- [EXERCISE] Output the data exactly, with every line intact.

____________________

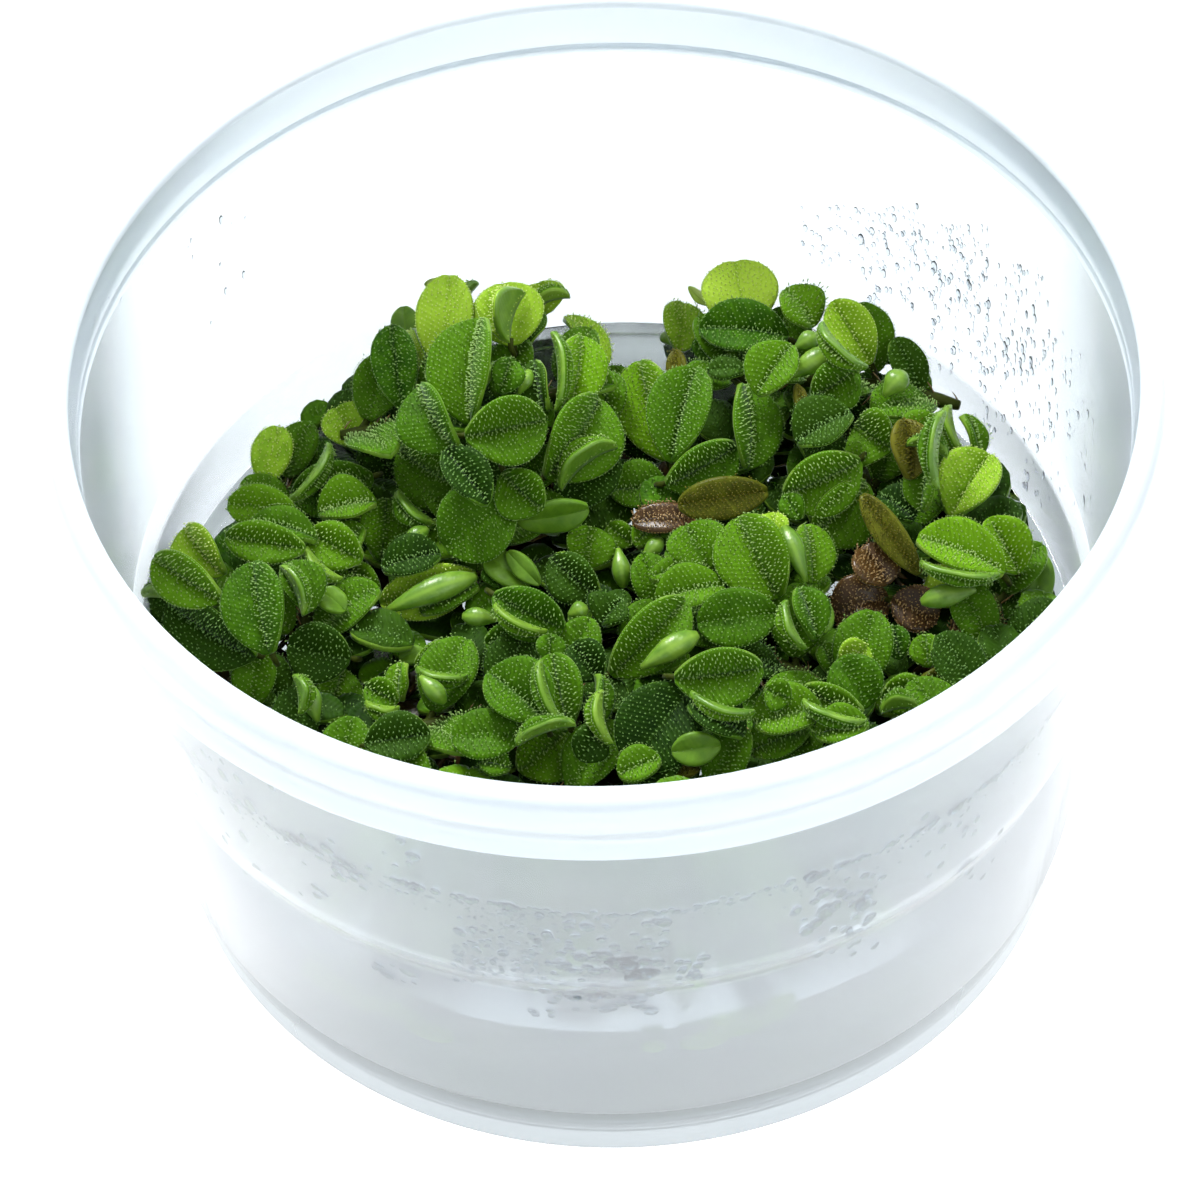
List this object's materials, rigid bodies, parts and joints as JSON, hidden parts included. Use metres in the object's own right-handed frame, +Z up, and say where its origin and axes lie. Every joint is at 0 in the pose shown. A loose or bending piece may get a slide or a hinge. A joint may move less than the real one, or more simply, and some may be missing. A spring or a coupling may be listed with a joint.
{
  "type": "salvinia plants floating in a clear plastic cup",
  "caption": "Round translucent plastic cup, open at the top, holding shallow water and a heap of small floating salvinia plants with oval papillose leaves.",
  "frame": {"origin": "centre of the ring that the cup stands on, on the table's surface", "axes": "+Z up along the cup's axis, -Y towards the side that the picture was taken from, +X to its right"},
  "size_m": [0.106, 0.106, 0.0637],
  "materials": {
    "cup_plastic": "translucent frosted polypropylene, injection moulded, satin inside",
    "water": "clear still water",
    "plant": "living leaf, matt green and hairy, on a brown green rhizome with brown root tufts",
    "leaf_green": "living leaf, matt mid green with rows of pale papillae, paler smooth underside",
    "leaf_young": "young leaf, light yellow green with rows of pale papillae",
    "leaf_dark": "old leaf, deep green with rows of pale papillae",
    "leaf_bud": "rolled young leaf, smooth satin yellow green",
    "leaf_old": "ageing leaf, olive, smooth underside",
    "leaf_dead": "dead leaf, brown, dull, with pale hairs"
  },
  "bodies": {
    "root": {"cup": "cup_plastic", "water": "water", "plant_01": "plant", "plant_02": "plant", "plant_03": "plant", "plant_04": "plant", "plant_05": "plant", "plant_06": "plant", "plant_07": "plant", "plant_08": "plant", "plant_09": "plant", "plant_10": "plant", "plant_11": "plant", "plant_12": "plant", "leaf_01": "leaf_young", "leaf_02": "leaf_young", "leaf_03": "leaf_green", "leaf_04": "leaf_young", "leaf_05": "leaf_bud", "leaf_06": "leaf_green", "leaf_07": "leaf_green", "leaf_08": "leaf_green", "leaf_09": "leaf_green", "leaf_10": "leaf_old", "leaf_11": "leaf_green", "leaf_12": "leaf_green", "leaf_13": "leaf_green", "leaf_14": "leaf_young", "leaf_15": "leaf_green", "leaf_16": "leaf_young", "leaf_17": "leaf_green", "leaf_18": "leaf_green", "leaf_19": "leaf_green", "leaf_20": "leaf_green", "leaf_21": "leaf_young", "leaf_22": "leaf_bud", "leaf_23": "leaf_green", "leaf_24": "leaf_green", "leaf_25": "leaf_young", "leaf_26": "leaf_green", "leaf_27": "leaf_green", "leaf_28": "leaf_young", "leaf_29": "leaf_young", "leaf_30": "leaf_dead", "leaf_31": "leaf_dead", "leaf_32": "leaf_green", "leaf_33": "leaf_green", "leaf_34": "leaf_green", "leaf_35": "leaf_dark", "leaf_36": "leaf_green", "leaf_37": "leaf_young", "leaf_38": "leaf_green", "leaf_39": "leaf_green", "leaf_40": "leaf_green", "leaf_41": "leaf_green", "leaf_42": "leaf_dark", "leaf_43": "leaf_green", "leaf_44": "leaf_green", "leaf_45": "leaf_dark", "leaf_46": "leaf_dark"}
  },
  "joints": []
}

____________________

- [RESULT]
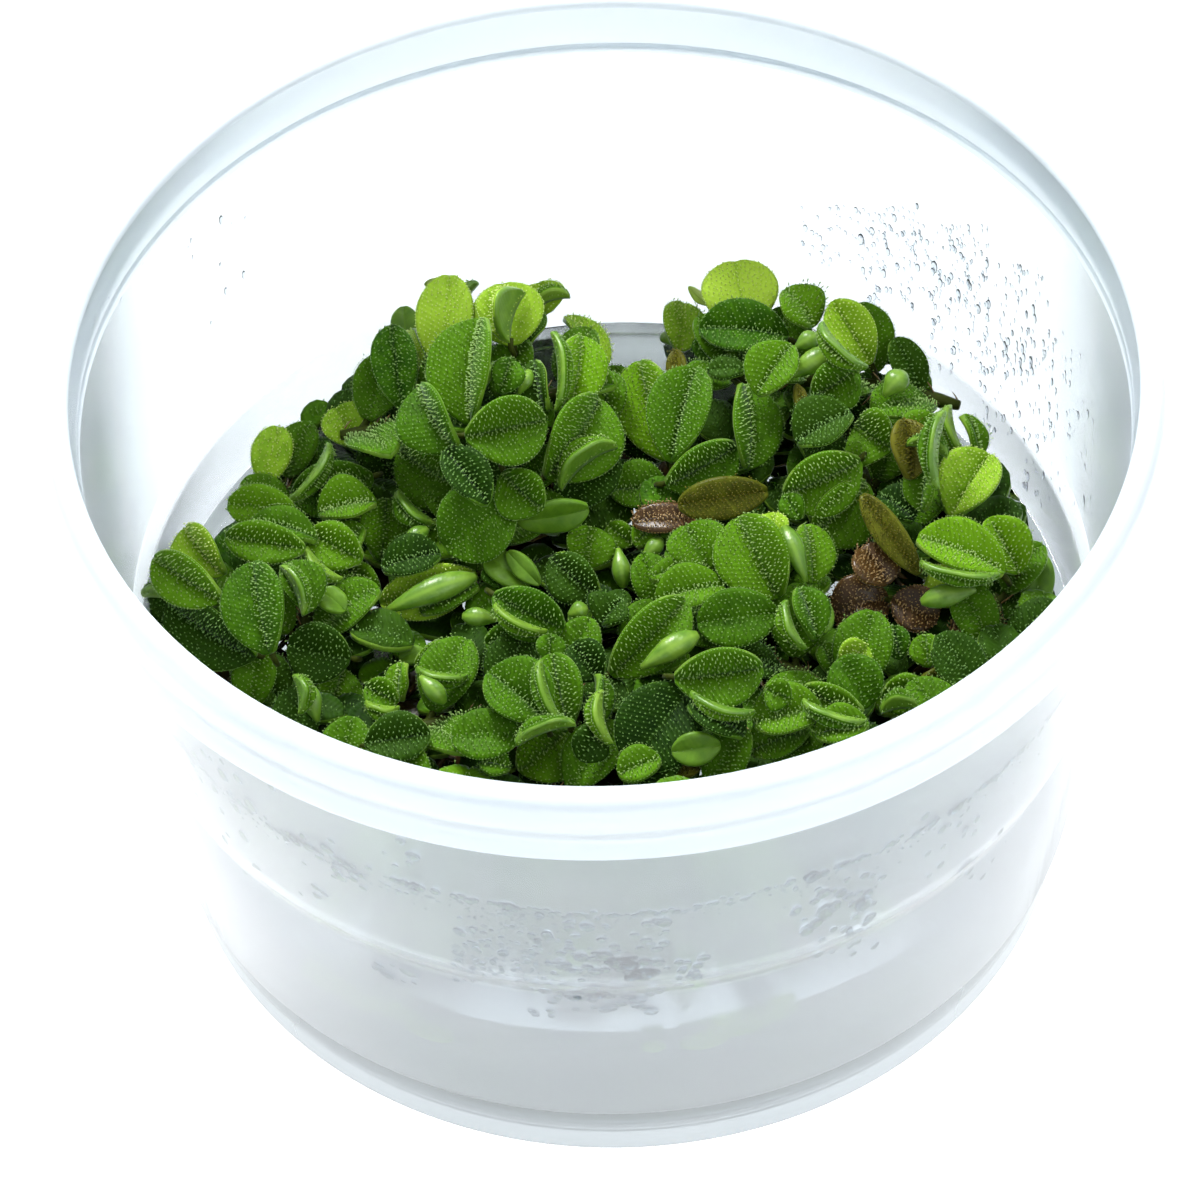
List this object's materials, rigid bodies, parts and joints as JSON, hidden parts included. Use metres in the object's own right-handed frame, +Z up, and say where its origin and axes lie. Every joint is at 0 in the pose shown. A loose or bending piece may get a slide or a hinge. A joint may move less than the real one, or more simply, and some may be missing. A spring or a coupling may be listed with a joint.
{
  "type": "salvinia plants floating in a clear plastic cup",
  "caption": "Round translucent plastic cup, open at the top, holding shallow water and a heap of small floating salvinia plants with oval papillose leaves.",
  "frame": {"origin": "centre of the ring that the cup stands on, on the table's surface", "axes": "+Z up along the cup's axis, -Y towards the side that the picture was taken from, +X to its right"},
  "size_m": [0.106, 0.106, 0.0637],
  "materials": {
    "cup_plastic": "translucent frosted polypropylene, injection moulded, satin inside",
    "water": "clear still water",
    "plant": "living leaf, matt green and hairy, on a brown green rhizome with brown root tufts",
    "leaf_green": "living leaf, matt mid green with rows of pale papillae, paler smooth underside",
    "leaf_young": "young leaf, light yellow green with rows of pale papillae",
    "leaf_dark": "old leaf, deep green with rows of pale papillae",
    "leaf_bud": "rolled young leaf, smooth satin yellow green",
    "leaf_old": "ageing leaf, olive, smooth underside",
    "leaf_dead": "dead leaf, brown, dull, with pale hairs"
  },
  "bodies": {
    "root": {"cup": "cup_plastic", "water": "water", "plant_01": "plant", "plant_02": "plant", "plant_03": "plant", "plant_04": "plant", "plant_05": "plant", "plant_06": "plant", "plant_07": "plant", "plant_08": "plant", "plant_09": "plant", "plant_10": "plant", "plant_11": "plant", "plant_12": "plant", "leaf_01": "leaf_young", "leaf_02": "leaf_young", "leaf_03": "leaf_green", "leaf_04": "leaf_young", "leaf_05": "leaf_bud", "leaf_06": "leaf_green", "leaf_07": "leaf_green", "leaf_08": "leaf_green", "leaf_09": "leaf_green", "leaf_10": "leaf_old", "leaf_11": "leaf_green", "leaf_12": "leaf_green", "leaf_13": "leaf_green", "leaf_14": "leaf_young", "leaf_15": "leaf_green", "leaf_16": "leaf_young", "leaf_17": "leaf_green", "leaf_18": "leaf_green", "leaf_19": "leaf_green", "leaf_20": "leaf_green", "leaf_21": "leaf_young", "leaf_22": "leaf_bud", "leaf_23": "leaf_green", "leaf_24": "leaf_green", "leaf_25": "leaf_young", "leaf_26": "leaf_green", "leaf_27": "leaf_green", "leaf_28": "leaf_young", "leaf_29": "leaf_young", "leaf_30": "leaf_dead", "leaf_31": "leaf_dead", "leaf_32": "leaf_green", "leaf_33": "leaf_green", "leaf_34": "leaf_green", "leaf_35": "leaf_dark", "leaf_36": "leaf_green", "leaf_37": "leaf_young", "leaf_38": "leaf_green", "leaf_39": "leaf_green", "leaf_40": "leaf_green", "leaf_41": "leaf_green", "leaf_42": "leaf_dark", "leaf_43": "leaf_green", "leaf_44": "leaf_green", "leaf_45": "leaf_dark", "leaf_46": "leaf_dark"}
  },
  "joints": []
}